The radioactive potassium in bananas is not absorbed by the body under normal conditions so this question is not relevant.

For cancer risk statistics for absorption of radionuclides using the ICRP model, see here

http://www.epa.gov/radiation/docs/federal/402-r-99-001.pdf

However, the stats here probably do not apply because of this important caveat, stated on page 3

"For both internal and external exposure, a risk coefficient for a given radionuclide is based on the assumption that this is the only radionuclide present in the environmental medium. That is, doses due to decay chain members produced in the environment prior to the intake of, or external exposure to, the radionuclides are not considered” page 3

This is why, as Busby states, the ICRP model is not predictive in real world situations of exposure.

Matt said...

bananas are something like 130 bq/kg.... i think
even if the question is irrelevant, it warrants an answer

Anonymous said...

Matt did you read what Majia just said?

Mike said...

are radionuclides distributed evenly in milk? or in atomfritz's hypothetical, if the milk were bottled, would some bottles be over the limit and some under?

Mike

Anonymous said...

So what?
You think anyone cares or is going to do anything about it?

Absolutely not!

Let's see....if every nuke plant emits radiation continuously (and they most certainly do), and there are just under 500 known nuke reactors in the World....seems like the smoking gun to explain the 100,000% jump in cancer rate spikes around the World!

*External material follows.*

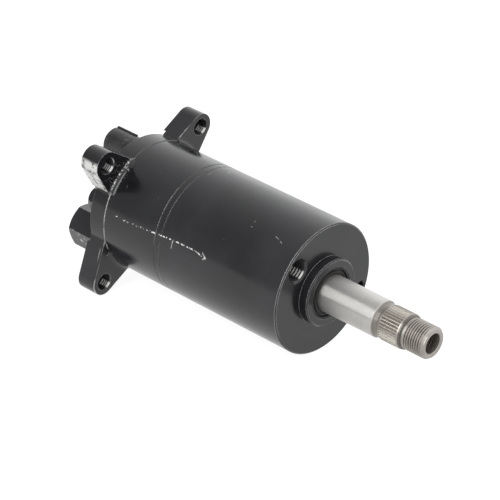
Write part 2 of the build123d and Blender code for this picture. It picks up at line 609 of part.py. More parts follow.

But, radiation is good to eat right? Except for that famous fisherman who ate it...the TEPCO CEO who ate it....the 1000's of workers who ate it.....I think it didn't agree with their DNA. Actually, it blew up their DNA!

Yahtzee!

arevamirpal::laprimavera said...

So what?
You think anyone cares or is going to do anything about it?

I do think someone cares.

Yosaku said...

Hi Majia,

With respect to the risk coefficients, this is why the EPA report provides risk coefficients for each isotope of significance in the decay chain.

In fact, the remainder of the EPA’s paragraph that you quoted above explains this:

"However, a separate risk coefficient is provided for each decay chain member of potential dosimetric significance. This allows the user to assess the risks from ingrowth of radionuclides in the environment."

Atomfritz said...

@ mike

It depends on the dairy's size and capacity.

Today's dairies can be big industrial plants, with cooling tanks of hundreds or thousands of cubic meters.
The bigger they are, the better the milk can be "standardized", so that every supermarket sells the same milk, even if it is branded differently.

So smaller, independent local dairies are in disadvantage, and so (at least in Germany) the whole country's milk needs is supplied from about a dozen giant industrial dairies, aside from a few smaller ones serving only niche markets (like ecologically produced milk products).

I don't think that it will be much different in Japan.

In total this is not very ecological, as milk is transported many hundred kilometers nowadays, like mineral waters.